• EXERCISE GOAL: Reproduce the listing below verbatim.

• MATERIAL PROVIDED:
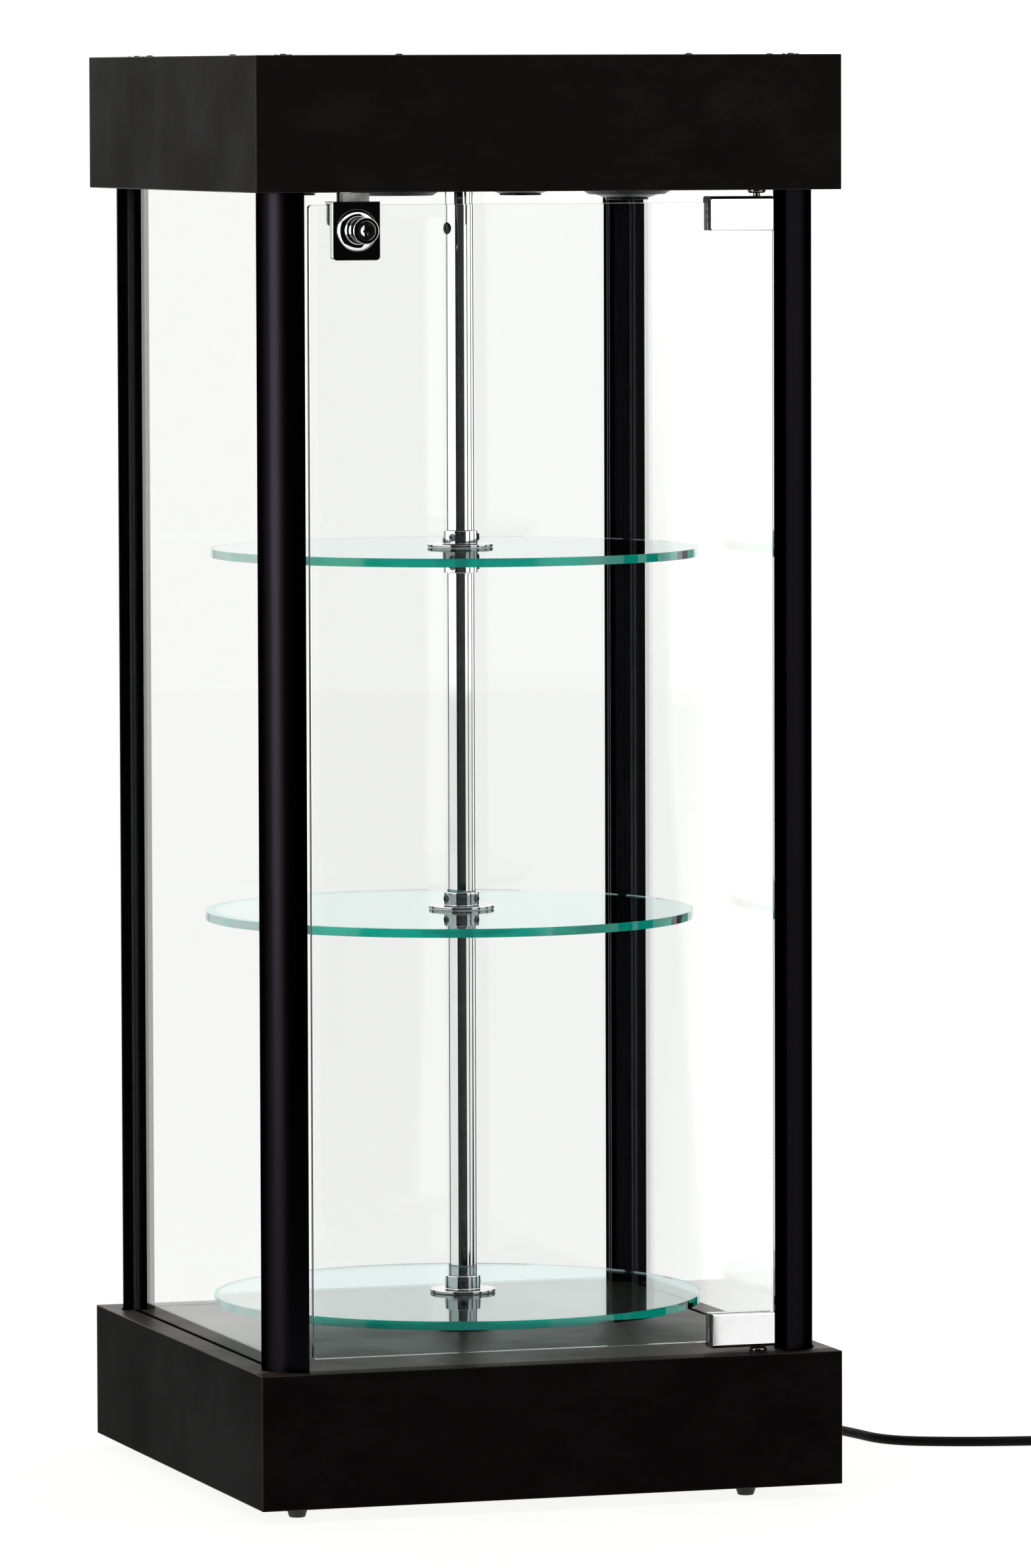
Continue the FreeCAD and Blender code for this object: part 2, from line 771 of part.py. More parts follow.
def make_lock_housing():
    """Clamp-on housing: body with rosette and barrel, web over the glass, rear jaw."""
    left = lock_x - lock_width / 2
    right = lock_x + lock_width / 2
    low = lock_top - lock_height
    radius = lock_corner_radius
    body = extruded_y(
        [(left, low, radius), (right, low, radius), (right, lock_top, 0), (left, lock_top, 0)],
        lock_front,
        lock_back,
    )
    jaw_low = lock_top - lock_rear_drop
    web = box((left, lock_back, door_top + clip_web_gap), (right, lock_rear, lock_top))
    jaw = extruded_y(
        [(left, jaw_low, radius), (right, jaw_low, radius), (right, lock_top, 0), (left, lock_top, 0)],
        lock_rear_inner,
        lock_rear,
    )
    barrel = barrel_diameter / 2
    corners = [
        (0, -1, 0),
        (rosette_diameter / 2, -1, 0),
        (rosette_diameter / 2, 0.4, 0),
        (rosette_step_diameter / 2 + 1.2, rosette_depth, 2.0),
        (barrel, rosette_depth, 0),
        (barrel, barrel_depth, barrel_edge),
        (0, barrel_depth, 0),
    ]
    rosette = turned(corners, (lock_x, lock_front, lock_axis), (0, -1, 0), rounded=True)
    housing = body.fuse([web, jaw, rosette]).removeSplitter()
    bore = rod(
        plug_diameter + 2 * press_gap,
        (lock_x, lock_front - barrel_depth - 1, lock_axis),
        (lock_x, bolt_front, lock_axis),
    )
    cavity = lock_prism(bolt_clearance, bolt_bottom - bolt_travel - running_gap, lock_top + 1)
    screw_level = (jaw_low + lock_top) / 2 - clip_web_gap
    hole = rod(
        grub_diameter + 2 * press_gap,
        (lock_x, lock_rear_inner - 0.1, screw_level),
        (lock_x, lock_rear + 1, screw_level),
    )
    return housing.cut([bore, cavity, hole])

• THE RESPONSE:
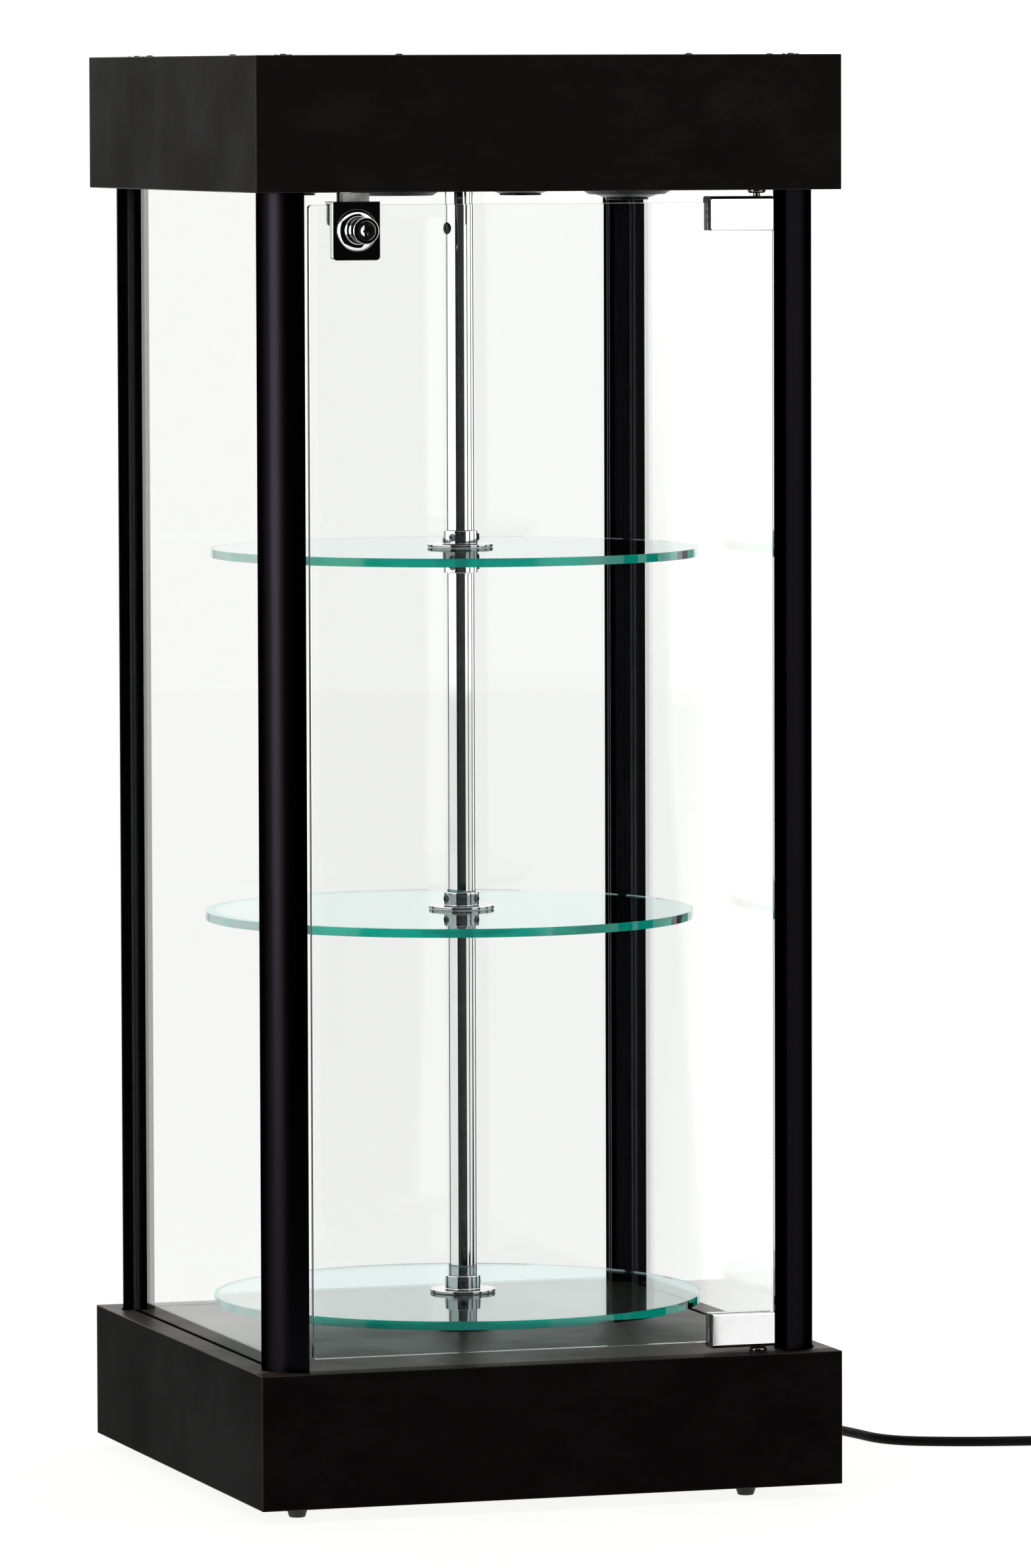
Continue the FreeCAD and Blender code for this object: part 2, from line 771 of part.py. More parts follow.
def make_lock_housing():
    """Clamp-on housing: body with rosette and barrel, web over the glass, rear jaw."""
    left = lock_x - lock_width / 2
    right = lock_x + lock_width / 2
    low = lock_top - lock_height
    radius = lock_corner_radius
    body = extruded_y(
        [(left, low, radius), (right, low, radius), (right, lock_top, 0), (left, lock_top, 0)],
        lock_front,
        lock_back,
    )
    jaw_low = lock_top - lock_rear_drop
    web = box((left, lock_back, door_top + clip_web_gap), (right, lock_rear, lock_top))
    jaw = extruded_y(
        [(left, jaw_low, radius), (right, jaw_low, radius), (right, lock_top, 0), (left, lock_top, 0)],
        lock_rear_inner,
        lock_rear,
    )
    barrel = barrel_diameter / 2
    corners = [
        (0, -1, 0),
        (rosette_diameter / 2, -1, 0),
        (rosette_diameter / 2, 0.4, 0),
        (rosette_step_diameter / 2 + 1.2, rosette_depth, 2.0),
        (barrel, rosette_depth, 0),
        (barrel, barrel_depth, barrel_edge),
        (0, barrel_depth, 0),
    ]
    rosette = turned(corners, (lock_x, lock_front, lock_axis), (0, -1, 0), rounded=True)
    housing = body.fuse([web, jaw, rosette]).removeSplitter()
    bore = rod(
        plug_diameter + 2 * press_gap,
        (lock_x, lock_front - barrel_depth - 1, lock_axis),
        (lock_x, bolt_front, lock_axis),
    )
    cavity = lock_prism(bolt_clearance, bolt_bottom - bolt_travel - running_gap, lock_top + 1)
    screw_level = (jaw_low + lock_top) / 2 - clip_web_gap
    hole = rod(
        grub_diameter + 2 * press_gap,
        (lock_x, lock_rear_inner - 0.1, screw_level),
        (lock_x, lock_rear + 1, screw_level),
    )
    return housing.cut([bore, cavity, hole])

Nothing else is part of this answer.